[BEGIN]

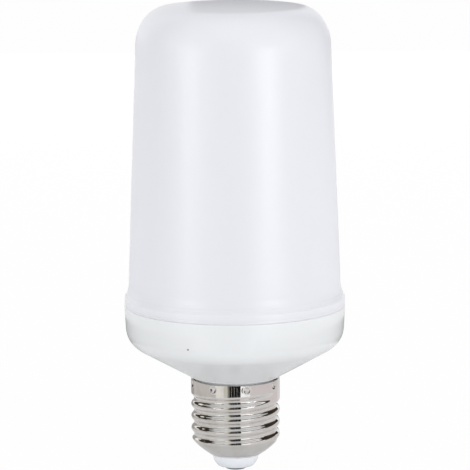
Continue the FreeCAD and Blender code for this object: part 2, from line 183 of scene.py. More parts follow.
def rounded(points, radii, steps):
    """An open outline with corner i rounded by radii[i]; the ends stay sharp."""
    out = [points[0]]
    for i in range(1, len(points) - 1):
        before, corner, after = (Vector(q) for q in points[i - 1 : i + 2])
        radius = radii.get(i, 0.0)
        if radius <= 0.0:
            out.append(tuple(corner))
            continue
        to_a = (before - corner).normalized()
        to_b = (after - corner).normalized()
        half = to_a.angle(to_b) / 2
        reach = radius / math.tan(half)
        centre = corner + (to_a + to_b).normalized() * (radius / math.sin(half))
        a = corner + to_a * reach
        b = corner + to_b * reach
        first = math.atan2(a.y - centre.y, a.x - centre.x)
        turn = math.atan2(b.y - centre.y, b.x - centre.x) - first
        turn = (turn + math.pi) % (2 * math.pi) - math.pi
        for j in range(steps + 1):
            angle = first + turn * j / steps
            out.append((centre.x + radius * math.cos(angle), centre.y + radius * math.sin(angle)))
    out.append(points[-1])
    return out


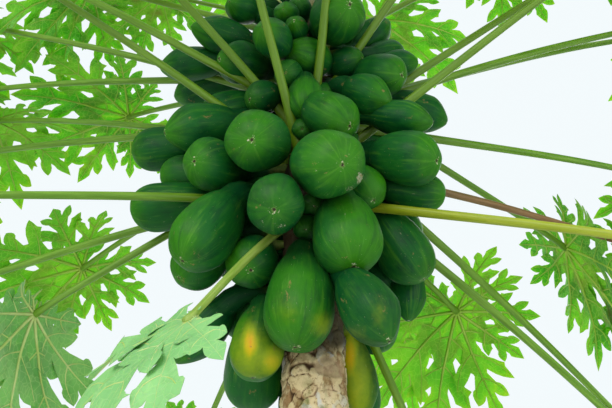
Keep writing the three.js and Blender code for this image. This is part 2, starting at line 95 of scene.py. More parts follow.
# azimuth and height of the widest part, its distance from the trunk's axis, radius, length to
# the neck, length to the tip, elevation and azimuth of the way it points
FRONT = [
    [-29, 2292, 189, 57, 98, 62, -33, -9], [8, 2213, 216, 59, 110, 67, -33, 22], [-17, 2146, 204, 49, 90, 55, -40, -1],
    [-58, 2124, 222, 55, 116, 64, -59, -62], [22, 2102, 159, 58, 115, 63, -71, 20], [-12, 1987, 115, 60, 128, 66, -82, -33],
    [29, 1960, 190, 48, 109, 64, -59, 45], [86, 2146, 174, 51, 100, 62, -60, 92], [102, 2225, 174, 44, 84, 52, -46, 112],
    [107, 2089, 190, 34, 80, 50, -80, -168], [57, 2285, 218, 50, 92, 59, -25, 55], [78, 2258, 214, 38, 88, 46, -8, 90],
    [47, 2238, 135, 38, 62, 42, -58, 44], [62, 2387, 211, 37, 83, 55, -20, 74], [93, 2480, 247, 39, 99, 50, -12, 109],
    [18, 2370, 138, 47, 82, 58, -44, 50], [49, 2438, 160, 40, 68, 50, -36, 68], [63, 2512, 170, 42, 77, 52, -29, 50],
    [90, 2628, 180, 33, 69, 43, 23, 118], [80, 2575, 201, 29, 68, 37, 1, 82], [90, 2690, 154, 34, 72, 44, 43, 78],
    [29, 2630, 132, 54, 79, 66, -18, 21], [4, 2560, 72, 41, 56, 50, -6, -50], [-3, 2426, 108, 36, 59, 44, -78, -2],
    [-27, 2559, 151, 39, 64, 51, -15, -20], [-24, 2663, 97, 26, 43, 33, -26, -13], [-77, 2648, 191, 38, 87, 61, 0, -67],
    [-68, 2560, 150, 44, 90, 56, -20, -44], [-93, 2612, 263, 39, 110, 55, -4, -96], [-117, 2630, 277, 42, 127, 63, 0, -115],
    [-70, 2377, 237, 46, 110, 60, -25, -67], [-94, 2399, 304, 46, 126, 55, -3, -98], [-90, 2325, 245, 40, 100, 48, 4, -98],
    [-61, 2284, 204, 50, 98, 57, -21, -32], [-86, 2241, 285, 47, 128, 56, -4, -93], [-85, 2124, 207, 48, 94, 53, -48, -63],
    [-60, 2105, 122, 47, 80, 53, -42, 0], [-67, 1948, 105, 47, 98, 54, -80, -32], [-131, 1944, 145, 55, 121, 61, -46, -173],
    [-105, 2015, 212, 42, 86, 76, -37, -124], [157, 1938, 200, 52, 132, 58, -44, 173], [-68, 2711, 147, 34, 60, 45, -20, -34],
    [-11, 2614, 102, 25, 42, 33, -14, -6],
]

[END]

PROBLEM DESCRIPTION >>
Output the entries exactly.

ANSWER TO THE TASK >>
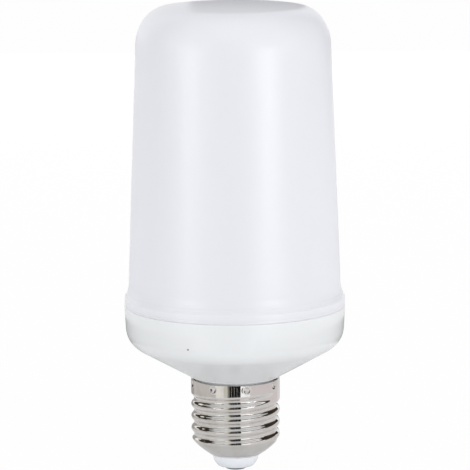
Continue the FreeCAD and Blender code for this object: part 2, from line 183 of scene.py. More parts follow.
def rounded(points, radii, steps):
    """An open outline with corner i rounded by radii[i]; the ends stay sharp."""
    out = [points[0]]
    for i in range(1, len(points) - 1):
        before, corner, after = (Vector(q) for q in points[i - 1 : i + 2])
        radius = radii.get(i, 0.0)
        if radius <= 0.0:
            out.append(tuple(corner))
            continue
        to_a = (before - corner).normalized()
        to_b = (after - corner).normalized()
        half = to_a.angle(to_b) / 2
        reach = radius / math.tan(half)
        centre = corner + (to_a + to_b).normalized() * (radius / math.sin(half))
        a = corner + to_a * reach
        b = corner + to_b * reach
        first = math.atan2(a.y - centre.y, a.x - centre.x)
        turn = math.atan2(b.y - centre.y, b.x - centre.x) - first
        turn = (turn + math.pi) % (2 * math.pi) - math.pi
        for j in range(steps + 1):
            angle = first + turn * j / steps
            out.append((centre.x + radius * math.cos(angle), centre.y + radius * math.sin(angle)))
    out.append(points[-1])
    return out


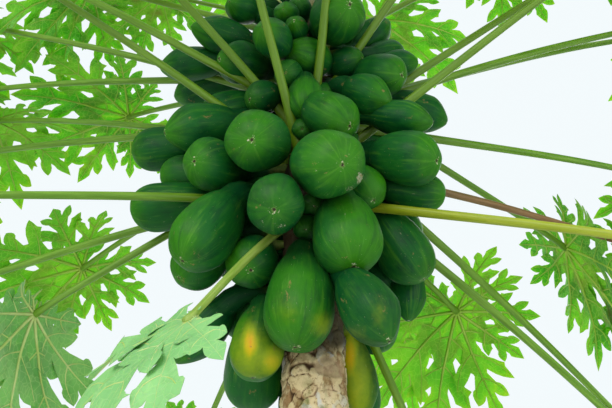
Keep writing the three.js and Blender code for this image. This is part 2, starting at line 95 of scene.py. More parts follow.
# azimuth and height of the widest part, its distance from the trunk's axis, radius, length to
# the neck, length to the tip, elevation and azimuth of the way it points
FRONT = [
    [-29, 2292, 189, 57, 98, 62, -33, -9], [8, 2213, 216, 59, 110, 67, -33, 22], [-17, 2146, 204, 49, 90, 55, -40, -1],
    [-58, 2124, 222, 55, 116, 64, -59, -62], [22, 2102, 159, 58, 115, 63, -71, 20], [-12, 1987, 115, 60, 128, 66, -82, -33],
    [29, 1960, 190, 48, 109, 64, -59, 45], [86, 2146, 174, 51, 100, 62, -60, 92], [102, 2225, 174, 44, 84, 52, -46, 112],
    [107, 2089, 190, 34, 80, 50, -80, -168], [57, 2285, 218, 50, 92, 59, -25, 55], [78, 2258, 214, 38, 88, 46, -8, 90],
    [47, 2238, 135, 38, 62, 42, -58, 44], [62, 2387, 211, 37, 83, 55, -20, 74], [93, 2480, 247, 39, 99, 50, -12, 109],
    [18, 2370, 138, 47, 82, 58, -44, 50], [49, 2438, 160, 40, 68, 50, -36, 68], [63, 2512, 170, 42, 77, 52, -29, 50],
    [90, 2628, 180, 33, 69, 43, 23, 118], [80, 2575, 201, 29, 68, 37, 1, 82], [90, 2690, 154, 34, 72, 44, 43, 78],
    [29, 2630, 132, 54, 79, 66, -18, 21], [4, 2560, 72, 41, 56, 50, -6, -50], [-3, 2426, 108, 36, 59, 44, -78, -2],
    [-27, 2559, 151, 39, 64, 51, -15, -20], [-24, 2663, 97, 26, 43, 33, -26, -13], [-77, 2648, 191, 38, 87, 61, 0, -67],
    [-68, 2560, 150, 44, 90, 56, -20, -44], [-93, 2612, 263, 39, 110, 55, -4, -96], [-117, 2630, 277, 42, 127, 63, 0, -115],
    [-70, 2377, 237, 46, 110, 60, -25, -67], [-94, 2399, 304, 46, 126, 55, -3, -98], [-90, 2325, 245, 40, 100, 48, 4, -98],
    [-61, 2284, 204, 50, 98, 57, -21, -32], [-86, 2241, 285, 47, 128, 56, -4, -93], [-85, 2124, 207, 48, 94, 53, -48, -63],
    [-60, 2105, 122, 47, 80, 53, -42, 0], [-67, 1948, 105, 47, 98, 54, -80, -32], [-131, 1944, 145, 55, 121, 61, -46, -173],
    [-105, 2015, 212, 42, 86, 76, -37, -124], [157, 1938, 200, 52, 132, 58, -44, 173], [-68, 2711, 147, 34, 60, 45, -20, -34],
    [-11, 2614, 102, 25, 42, 33, -14, -6],
]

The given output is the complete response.